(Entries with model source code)
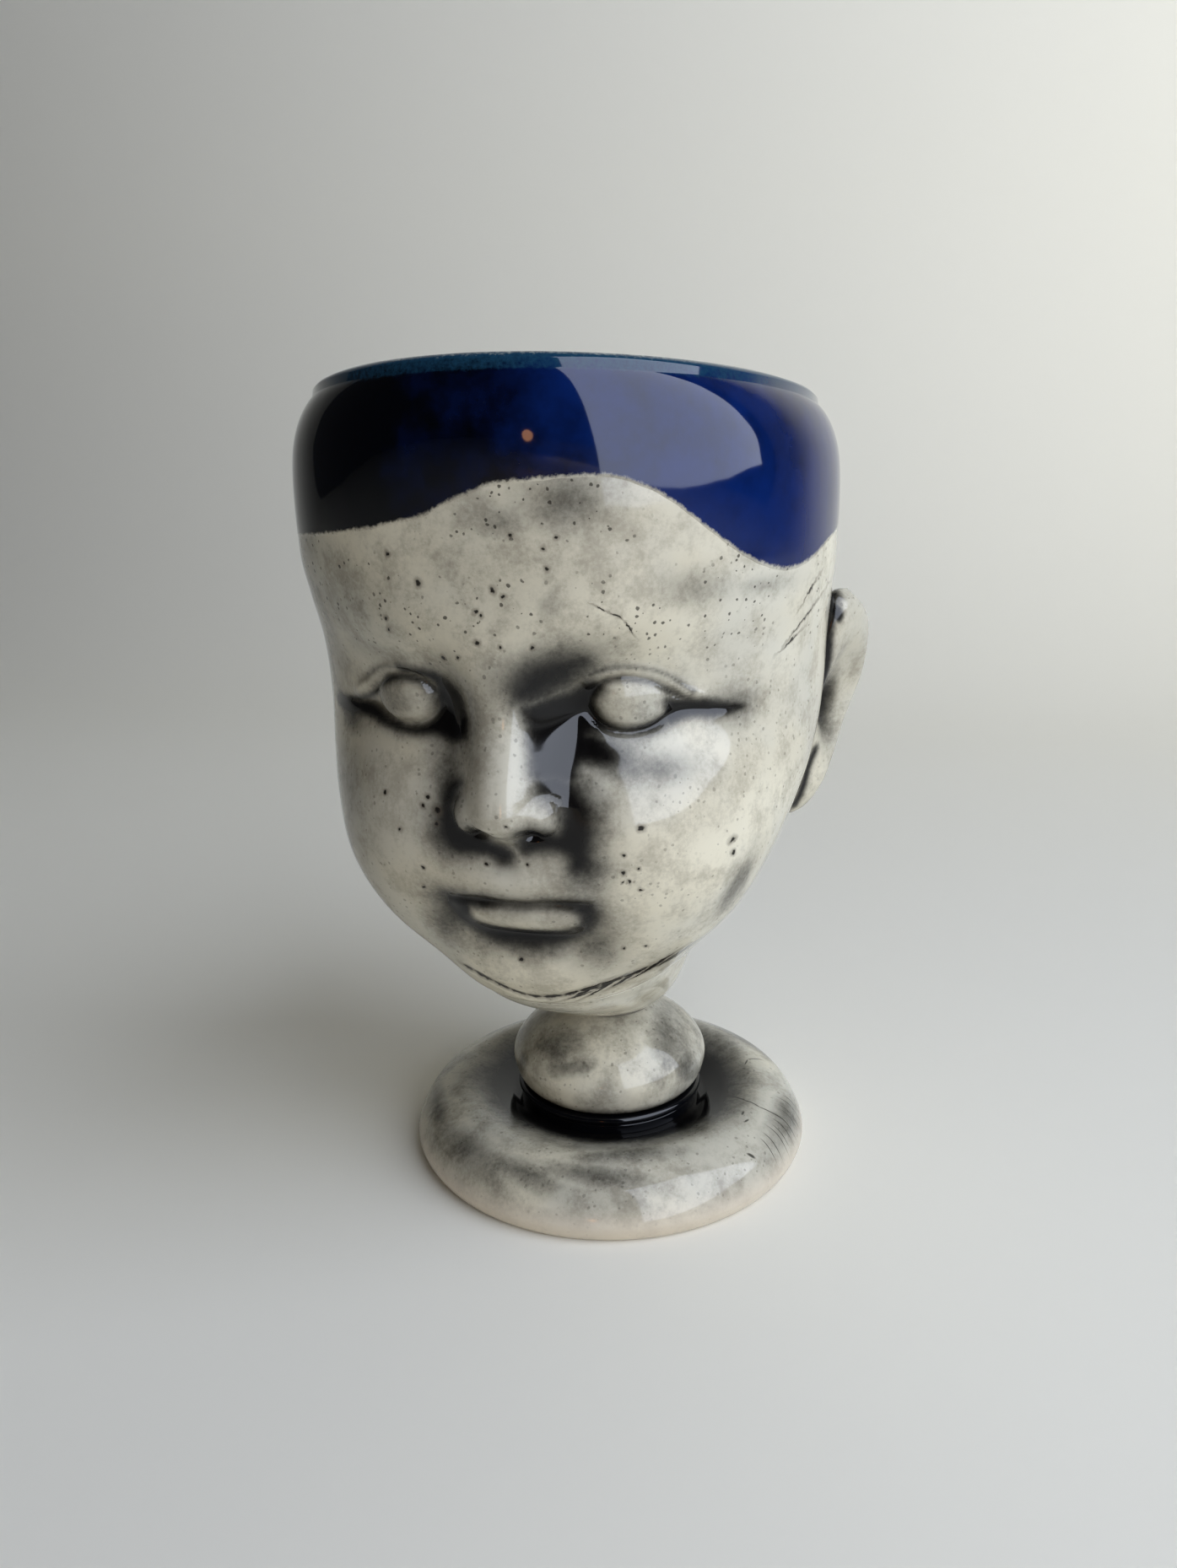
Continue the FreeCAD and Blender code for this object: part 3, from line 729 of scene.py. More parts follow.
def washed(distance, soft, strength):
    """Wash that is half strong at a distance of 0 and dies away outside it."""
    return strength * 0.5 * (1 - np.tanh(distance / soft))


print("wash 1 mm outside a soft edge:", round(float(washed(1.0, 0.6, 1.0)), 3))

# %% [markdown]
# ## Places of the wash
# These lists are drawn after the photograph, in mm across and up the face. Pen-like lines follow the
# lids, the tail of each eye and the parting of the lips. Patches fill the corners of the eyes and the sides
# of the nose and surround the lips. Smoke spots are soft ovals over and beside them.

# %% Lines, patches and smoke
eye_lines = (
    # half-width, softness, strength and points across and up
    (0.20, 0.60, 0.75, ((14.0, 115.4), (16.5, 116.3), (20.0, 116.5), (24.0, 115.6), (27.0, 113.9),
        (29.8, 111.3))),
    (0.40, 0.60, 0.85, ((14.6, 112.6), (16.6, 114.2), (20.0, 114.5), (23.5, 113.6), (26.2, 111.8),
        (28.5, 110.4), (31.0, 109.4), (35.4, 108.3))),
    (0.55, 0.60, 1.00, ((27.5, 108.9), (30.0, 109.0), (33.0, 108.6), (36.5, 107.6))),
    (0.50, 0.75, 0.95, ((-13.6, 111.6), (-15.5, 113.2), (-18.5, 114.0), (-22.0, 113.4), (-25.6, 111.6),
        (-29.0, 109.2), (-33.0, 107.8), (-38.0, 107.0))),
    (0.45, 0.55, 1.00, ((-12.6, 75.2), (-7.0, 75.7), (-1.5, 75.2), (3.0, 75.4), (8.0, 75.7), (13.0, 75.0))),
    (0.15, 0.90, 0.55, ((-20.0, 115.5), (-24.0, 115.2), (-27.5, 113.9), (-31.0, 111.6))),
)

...

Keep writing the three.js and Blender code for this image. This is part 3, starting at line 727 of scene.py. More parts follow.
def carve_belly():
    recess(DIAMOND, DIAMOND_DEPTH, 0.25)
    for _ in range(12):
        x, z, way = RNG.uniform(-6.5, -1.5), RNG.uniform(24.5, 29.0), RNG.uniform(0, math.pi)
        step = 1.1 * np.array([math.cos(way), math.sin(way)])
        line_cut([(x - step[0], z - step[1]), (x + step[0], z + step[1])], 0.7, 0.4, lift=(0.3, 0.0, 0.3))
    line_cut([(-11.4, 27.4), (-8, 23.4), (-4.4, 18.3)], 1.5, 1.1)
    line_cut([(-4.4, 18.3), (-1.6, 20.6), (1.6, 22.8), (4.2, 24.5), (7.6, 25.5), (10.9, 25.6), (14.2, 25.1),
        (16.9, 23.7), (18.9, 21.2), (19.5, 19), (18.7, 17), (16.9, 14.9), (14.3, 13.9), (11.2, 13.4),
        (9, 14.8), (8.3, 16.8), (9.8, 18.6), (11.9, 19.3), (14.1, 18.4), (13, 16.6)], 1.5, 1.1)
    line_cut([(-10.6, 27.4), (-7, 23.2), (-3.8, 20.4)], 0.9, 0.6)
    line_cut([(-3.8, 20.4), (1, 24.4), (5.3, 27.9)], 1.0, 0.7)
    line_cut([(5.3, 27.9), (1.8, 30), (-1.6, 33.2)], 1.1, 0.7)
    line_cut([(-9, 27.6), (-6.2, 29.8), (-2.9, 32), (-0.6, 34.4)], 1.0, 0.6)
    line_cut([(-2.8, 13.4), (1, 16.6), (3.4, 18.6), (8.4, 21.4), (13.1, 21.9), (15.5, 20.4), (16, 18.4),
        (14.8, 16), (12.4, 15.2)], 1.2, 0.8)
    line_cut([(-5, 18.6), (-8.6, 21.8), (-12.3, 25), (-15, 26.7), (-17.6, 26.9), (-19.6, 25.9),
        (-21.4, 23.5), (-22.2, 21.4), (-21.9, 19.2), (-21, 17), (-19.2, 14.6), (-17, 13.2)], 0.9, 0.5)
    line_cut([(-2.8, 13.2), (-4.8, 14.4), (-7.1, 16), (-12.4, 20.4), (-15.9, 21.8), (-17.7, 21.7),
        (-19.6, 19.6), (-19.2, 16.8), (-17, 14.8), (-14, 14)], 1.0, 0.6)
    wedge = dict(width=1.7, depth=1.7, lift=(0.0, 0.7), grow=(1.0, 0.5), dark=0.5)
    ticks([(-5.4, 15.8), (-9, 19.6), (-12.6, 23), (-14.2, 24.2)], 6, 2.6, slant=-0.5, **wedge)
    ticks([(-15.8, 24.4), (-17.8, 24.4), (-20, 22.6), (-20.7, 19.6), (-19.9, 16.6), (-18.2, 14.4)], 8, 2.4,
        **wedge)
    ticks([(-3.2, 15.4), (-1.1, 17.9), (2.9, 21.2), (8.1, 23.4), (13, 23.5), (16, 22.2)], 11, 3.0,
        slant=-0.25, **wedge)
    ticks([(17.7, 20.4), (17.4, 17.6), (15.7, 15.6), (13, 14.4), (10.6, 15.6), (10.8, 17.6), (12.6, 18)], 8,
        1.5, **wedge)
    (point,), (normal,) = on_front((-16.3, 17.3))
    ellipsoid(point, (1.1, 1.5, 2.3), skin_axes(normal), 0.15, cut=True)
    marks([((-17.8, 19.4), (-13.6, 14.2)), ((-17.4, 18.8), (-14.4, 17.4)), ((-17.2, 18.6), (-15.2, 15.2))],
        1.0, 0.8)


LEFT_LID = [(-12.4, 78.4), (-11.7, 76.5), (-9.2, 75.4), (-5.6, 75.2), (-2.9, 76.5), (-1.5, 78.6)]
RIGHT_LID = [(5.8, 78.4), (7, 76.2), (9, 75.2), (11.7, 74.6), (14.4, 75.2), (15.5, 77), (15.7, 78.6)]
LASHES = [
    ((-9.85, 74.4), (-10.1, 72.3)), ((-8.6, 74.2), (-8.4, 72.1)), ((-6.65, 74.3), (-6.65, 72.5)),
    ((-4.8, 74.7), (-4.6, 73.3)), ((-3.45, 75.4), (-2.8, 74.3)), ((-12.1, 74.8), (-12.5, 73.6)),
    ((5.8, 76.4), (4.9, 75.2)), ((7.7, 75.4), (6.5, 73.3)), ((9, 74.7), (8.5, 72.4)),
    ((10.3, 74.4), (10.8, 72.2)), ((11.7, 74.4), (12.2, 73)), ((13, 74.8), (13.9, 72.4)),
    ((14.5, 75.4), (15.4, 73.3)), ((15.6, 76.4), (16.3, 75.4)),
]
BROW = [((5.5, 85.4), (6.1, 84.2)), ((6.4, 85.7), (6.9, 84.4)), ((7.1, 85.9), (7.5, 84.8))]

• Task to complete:
Reproduce only the lines from the one containing "Continue the FreeCAD" through the one containing "return strength *", inclusive of both.

• Result of the exercise:
Continue the FreeCAD and Blender code for this object: part 3, from line 729 of scene.py. More parts follow.
def washed(distance, soft, strength):
    """Wash that is half strong at a distance of 0 and dies away outside it."""
    return strength * 0.5 * (1 - np.tanh(distance / soft))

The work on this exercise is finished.